The cooler weather is expected to continue through the weekend.
September 7, 2019 at 2:24 PM
Firefighters are using bulldozers, hand crews to build line along the edges of the Lone Fire. Low humidity and high winds are expected today. These conditions bring with them the potential for additional fire growth. Wide fire retardant lines are being applied by large air tankers, single engine air tankers (SEATS), and a helicopter with the purpose limiting fire spread as winds develop. On the ground, bulldozers are building fire line directly at the fire’s edge where possible.
The fire has exhibited extreme fire behavior when pushed by wind, spotting ahead of itself and growing quickly. Progress has been made in the construction of the initial lines on the fire but rapid fire spread has made it challenging. Additional resources have been ordered to assist with fighting the Lone Fire.
September 7, 2019 at 9:46 AM
Higher temperatures and decreased humidity along with strong winds pushed the Lone Fire to 4,600 acres yesterday. One helicopter and several air tankers, including a DC-10 Very Large Air Tanker (VLAT), responded and made multiple retardant drops. Additional helicopters have been ordered to assist the 119 personnel assigned to the incident.
In addition to the weather, lack of access for fire equipment made it difficult for firefighters to make headway. Firefighters continue to scout the area for natural barriers and roads that can be used as fire containment line.
This lightning-caused fire is burning in grass and juniper in the area of Pinnacle Lake. Since the initial report on Sept. 5 the fire has grown over 2,000 acres per day.
Since Thursday’s thunderstorms 20 fires have been discovered on the forest, nine of these remain uncontrolled. Good progress was made Friday on several of the small fires. Five incidents were declared “controlled/contained”, and two were declared out. All but one of these fires were less than one quarter of an acre.
September 6, 2019 at 7:46 PM
The Lone Fire grew by over 2,000 acres today. Higher temperatures and decreased humidity along with strong winds pushed the fire to 4,600 acres.
In addition to the weather, a lack of adequate roads for fire equipment to access the fire made it difficult for firefighters to make headway. One helicopter and several air tankers, including a DC-10 Very Large Air Tanker (VLAT), responded and made multiple retardant drops on the fire.
Additional helicopters have been ordered to assist the 119 personnel assigned to the incident.
This lightning-caused fire is burning in grass and juniper in the area of Pinnacle Lake. Since the initial report on Sept. 5 the fire has grown over 2,000 acres per day and is currently the largest fire burning on the Modoc National Forest.
September 6, 2019 at 8:09 AM
Thunderstorms moved over the Modoc National Forest as predicted on Thursday keeping fire resources busy throughout the day.

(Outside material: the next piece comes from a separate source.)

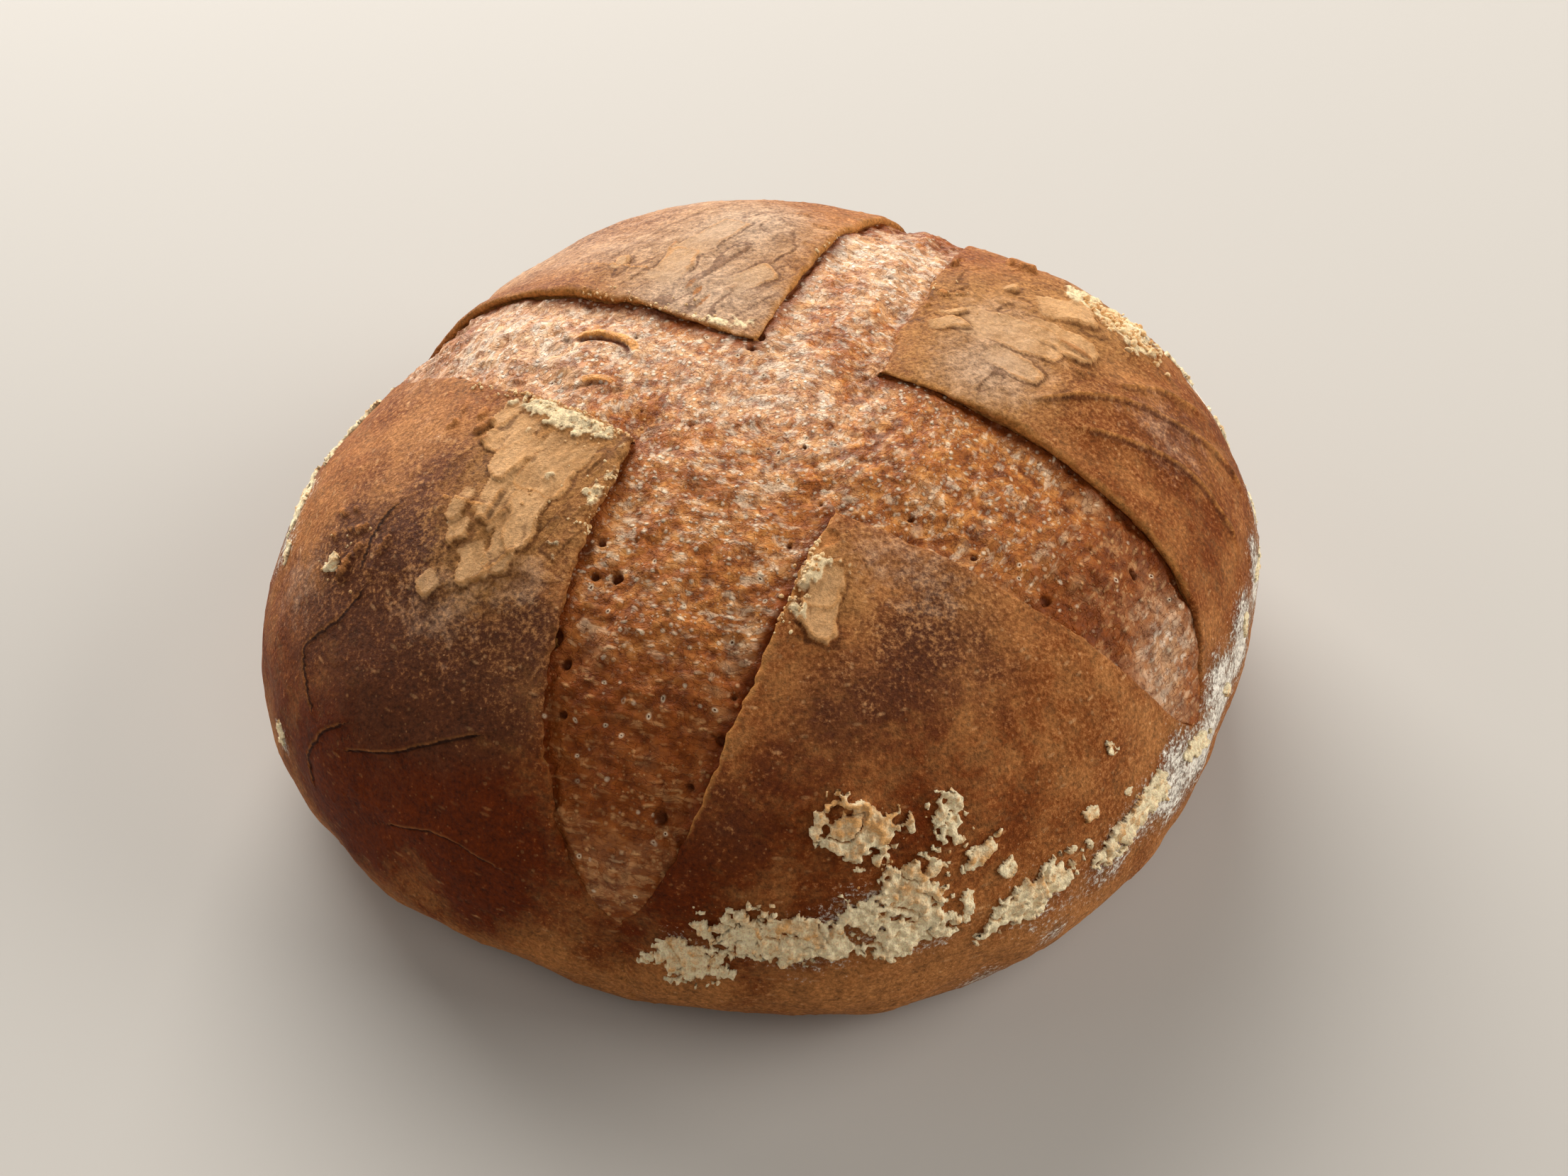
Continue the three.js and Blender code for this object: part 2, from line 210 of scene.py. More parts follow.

Firefighters discovered 17 new wildfires on the forest.
The largest is the Lone Fire (T45N R8E Sec16), burning in grass and juniper 1.5 miles south of Pinnacle Lake. The fire was reported at 4:14 p.m. and grew quickly. At last report, an estimated 2,592 acres had burned with no containment.
Most reported fires were found to be single trees and were reported contained yesterday. One other fire, the Swamp Fire (T44N R11E Sec4), discovered northwest of Ingall Swamp and southwest of Dorris Brothers Reservoir, was held at just under ten acres with 90-percent containment. Firefighters will continue work toward full containment today.
Friday’s weather is expected to be clear and warm. This will increase the potential of holdover fires following today’s storm. In anticipation of potentially high fire activity the forest has expanded its firefighting capability by bringing in additional resources including four hand crews and five engines from other forests to assist with response.